The “flash sideways” reality, where Oceanic Flight 815 never crashed, has only further consigned the series to murky grey. Each season of Lost has run parallel to itself, with a flashback or flash-forward or season 5’s time travel in some way illuminating its characters’ present lives and motives through revelations and comparisons. Yet, in the alternate reality apparently rendered by Juliet’s triggering of the nuclear warhead in 1977, these epiphanies are unclear. Without, we assume, the island or Jacob’s influence, Jack has a son and thus shelved his issues with his father, and Hurley has learned to believe he’s lucky – not the opposite. On the other hand, Sayid, rather than triumph over his past to find true love (only to lose it again, duh) as he did on the island, remains tormented; Sawyer, a do-gooder cop instead of a con-man, is also a slave to his past. Kate remains a criminal on the lam. What does this reveal about what Jacob did when he touched them? What happened, happened? Or didn’t happen? Or might still? If there’s a consistent message in these vignettes beyond “Across The Sea’s” thesis – there are no answers, and by the way, life’s not fair – I’d love to hear it. In non-existentialist bullet points.

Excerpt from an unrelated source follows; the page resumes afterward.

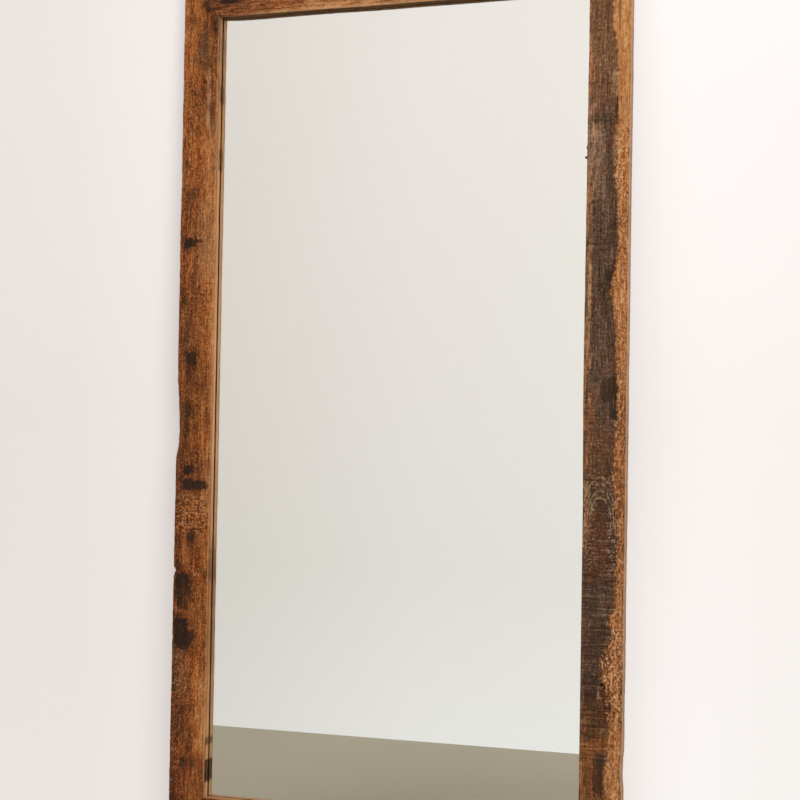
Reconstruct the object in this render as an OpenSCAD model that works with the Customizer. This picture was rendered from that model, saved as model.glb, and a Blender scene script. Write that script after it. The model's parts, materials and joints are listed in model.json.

There’s plenty of Lost left, in fairness, but even if the show’s final two and a half hours wrap up everything in a neat bow on Sunday night, it’ll be hard to forgive the slog the last four months have been. Beloved characters have been turned to crazed zombies (Sayid, Claire), made possible saviors for an hour then dumped into wells (Desmond) or worse, left to blow on the dying embers of a love triangle that’s been heated up and doused out on a weekly basis for years (Jack, Kate and Sawyer). Sigh. We’ve had some good times, Lost. Really, we have. And I’m going to miss you. But right now, I want you to get the hell out of my house and — what? No, that’s totally my Morrissey album.